(Exercise objective)
In this exercise, reproduce all the entries that follow exactly.

[Parts and joints as JSON]
■ ■ ■

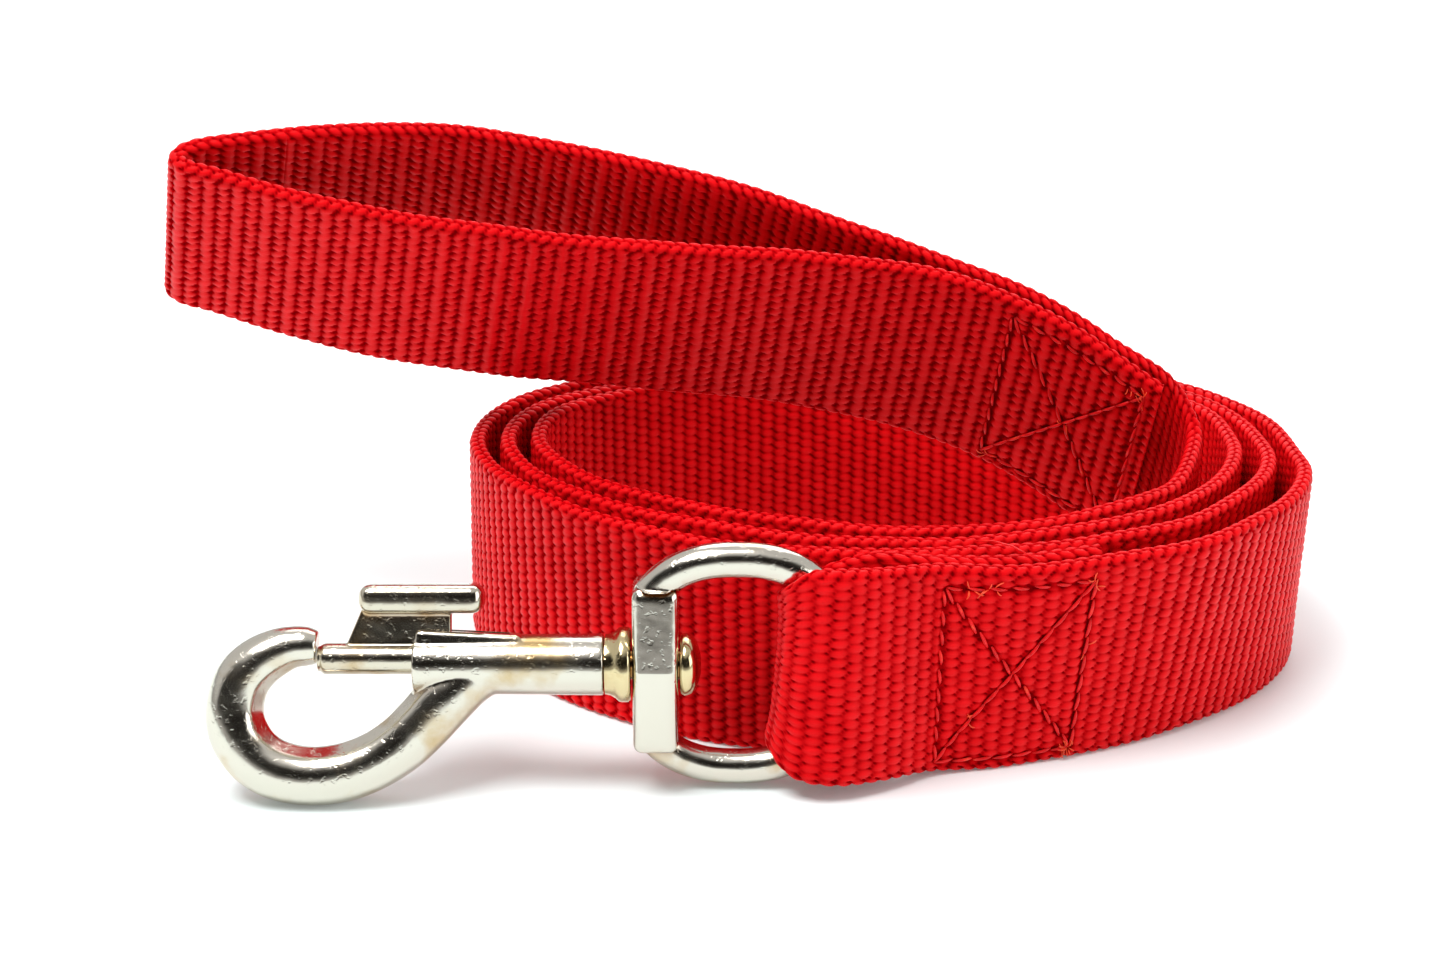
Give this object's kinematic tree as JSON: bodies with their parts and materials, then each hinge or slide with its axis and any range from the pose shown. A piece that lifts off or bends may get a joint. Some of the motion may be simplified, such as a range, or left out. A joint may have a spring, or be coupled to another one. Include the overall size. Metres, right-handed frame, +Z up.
{
  "type": "training leash",
  "caption": "Flat woven nylon training leash in a loose coil, with a sewn hand loop and a swivel bolt snap in a box-stitched fold.",
  "frame": {"origin": "on the surface the leash stands on, under the middle of its bounding box", "axes": "+X along the snap's barrel from the hook to the eye, +Y from the snap across the coil, +Z up"},
  "size_m": [0.1384, 0.084, 0.0623],
  "materials": {
    "nylon_webbing": "coarse basket-woven red nylon with braided edges, slight sheen",
    "stitch_thread": "bonded red-orange polyester sewing thread",
    "nickel_plate": "bright nickel plate over a die casting, a little wavy and worn",
    "brassy_plate": "worn plate with a warm brassy tint",
    "spring_steel": "drawn spring wire"
  },
  "bodies": {
    "webbing": {"webbing_hook_end": "nylon_webbing", "webbing_outer_turn": "nylon_webbing", "webbing_second_turn": "nylon_webbing", "webbing_third_turn": "nylon_webbing", "webbing_riser": "nylon_webbing", "webbing_hand_loop_back": "nylon_webbing", "webbing_hand_loop_front": "nylon_webbing", "stitch_hook_box": "stitch_thread", "stitch_hand_box_front": "stitch_thread", "stitch_hand_box_back": "stitch_thread"},
    "eye": {"swivel_eye": "nickel_plate"},
    "snap": {"snap_body": "nickel_plate", "swivel_stud": "brassy_plate", "bolt_spring": "spring_steel"},
    "bolt": {"slide_bolt": "brassy_plate"}
  },
  "joints": [
    {"name": "eye_rock", "type": "hinge", "parent": "webbing", "child": "eye", "pos_m": [0.01247, -0.03514, 0.01415], "axis": [0, 0, 1], "range_deg": [-14, 15]},
    {"name": "hook_swivel", "type": "hinge", "parent": "eye", "child": "snap", "pos_m": [-0.01093, -0.03514, 0.0142], "axis": [1, 0, 0], "continuous": true},
    {"name": "bolt_slide", "type": "slide", "parent": "snap", "child": "bolt", "axis": [1, 0, 0], "range_m": [0, 0.006], "stiffness_N_per_m": 200, "springref_m": -0.005, "deforming": ["bolt_spring"]}
  ]
}
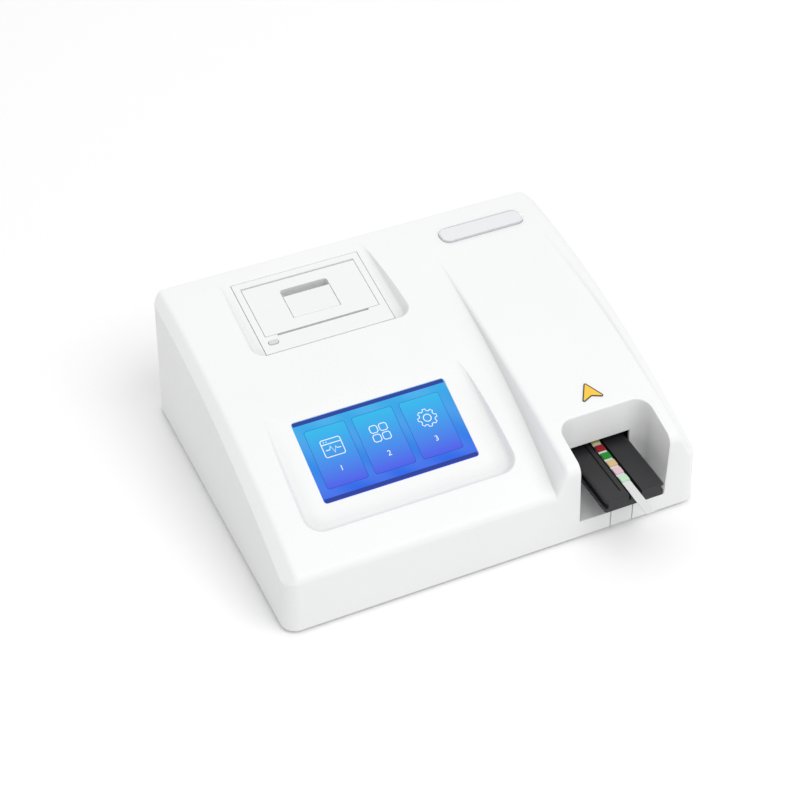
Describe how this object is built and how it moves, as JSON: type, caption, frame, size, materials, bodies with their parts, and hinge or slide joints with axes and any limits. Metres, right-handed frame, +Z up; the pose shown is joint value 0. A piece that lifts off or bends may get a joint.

■ ■ ■

(Written solution)
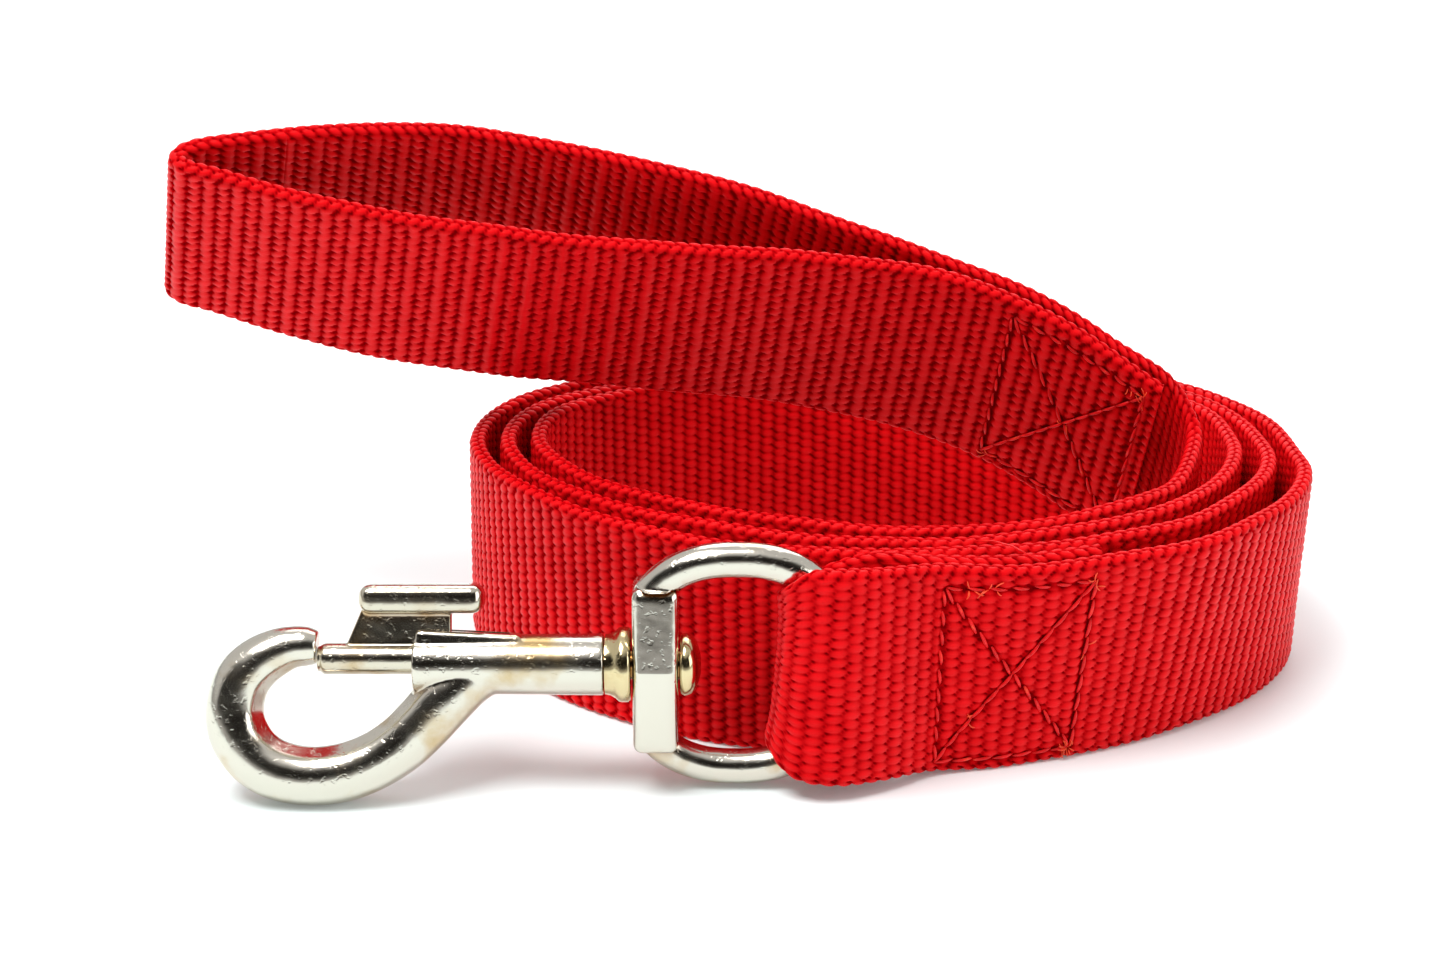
Give this object's kinematic tree as JSON: bodies with their parts and materials, then each hinge or slide with its axis and any range from the pose shown. A piece that lifts off or bends may get a joint. Some of the motion may be simplified, such as a range, or left out. A joint may have a spring, or be coupled to another one. Include the overall size. Metres, right-handed frame, +Z up.
{
  "type": "training leash",
  "caption": "Flat woven nylon training leash in a loose coil, with a sewn hand loop and a swivel bolt snap in a box-stitched fold.",
  "frame": {"origin": "on the surface the leash stands on, under the middle of its bounding box", "axes": "+X along the snap's barrel from the hook to the eye, +Y from the snap across the coil, +Z up"},
  "size_m": [0.1384, 0.084, 0.0623],
  "materials": {
    "nylon_webbing": "coarse basket-woven red nylon with braided edges, slight sheen",
    "stitch_thread": "bonded red-orange polyester sewing thread",
    "nickel_plate": "bright nickel plate over a die casting, a little wavy and worn",
    "brassy_plate": "worn plate with a warm brassy tint",
    "spring_steel": "drawn spring wire"
  },
  "bodies": {
    "webbing": {"webbing_hook_end": "nylon_webbing", "webbing_outer_turn": "nylon_webbing", "webbing_second_turn": "nylon_webbing", "webbing_third_turn": "nylon_webbing", "webbing_riser": "nylon_webbing", "webbing_hand_loop_back": "nylon_webbing", "webbing_hand_loop_front": "nylon_webbing", "stitch_hook_box": "stitch_thread", "stitch_hand_box_front": "stitch_thread", "stitch_hand_box_back": "stitch_thread"},
    "eye": {"swivel_eye": "nickel_plate"},
    "snap": {"snap_body": "nickel_plate", "swivel_stud": "brassy_plate", "bolt_spring": "spring_steel"},
    "bolt": {"slide_bolt": "brassy_plate"}
  },
  "joints": [
    {"name": "eye_rock", "type": "hinge", "parent": "webbing", "child": "eye", "pos_m": [0.01247, -0.03514, 0.01415], "axis": [0, 0, 1], "range_deg": [-14, 15]},
    {"name": "hook_swivel", "type": "hinge", "parent": "eye", "child": "snap", "pos_m": [-0.01093, -0.03514, 0.0142], "axis": [1, 0, 0], "continuous": true},
    {"name": "bolt_slide", "type": "slide", "parent": "snap", "child": "bolt", "axis": [1, 0, 0], "range_m": [0, 0.006], "stiffness_N_per_m": 200, "springref_m": -0.005, "deforming": ["bolt_spring"]}
  ]
}
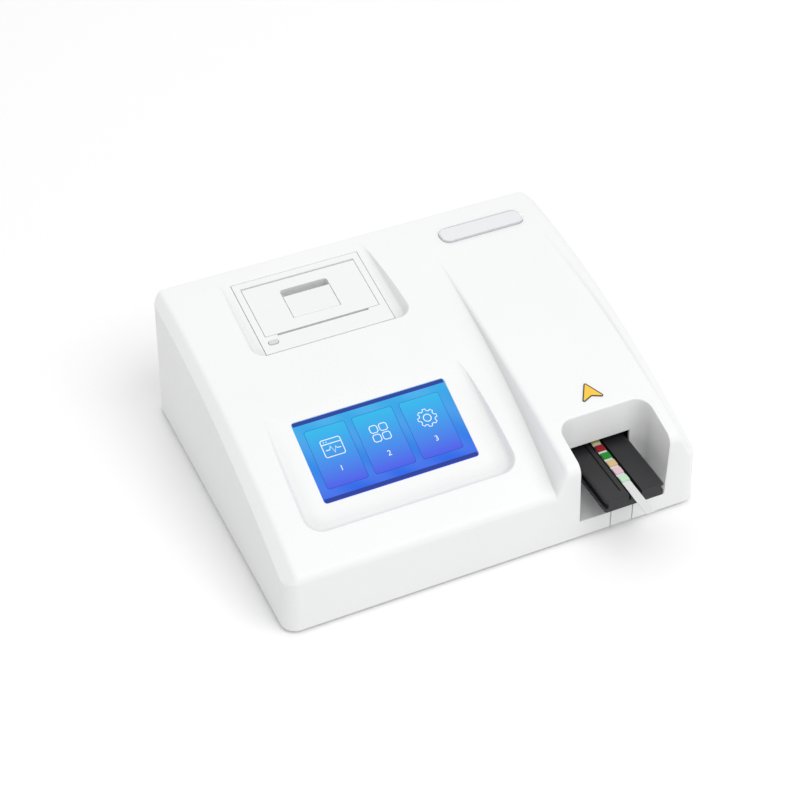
Describe how this object is built and how it moves, as JSON: type, caption, frame, size, materials, bodies with their parts, and hinge or slide joints with axes and any limits. Metres, right-handed frame, +Z up; the pose shown is joint value 0. A piece that lifts off or bends may get a joint.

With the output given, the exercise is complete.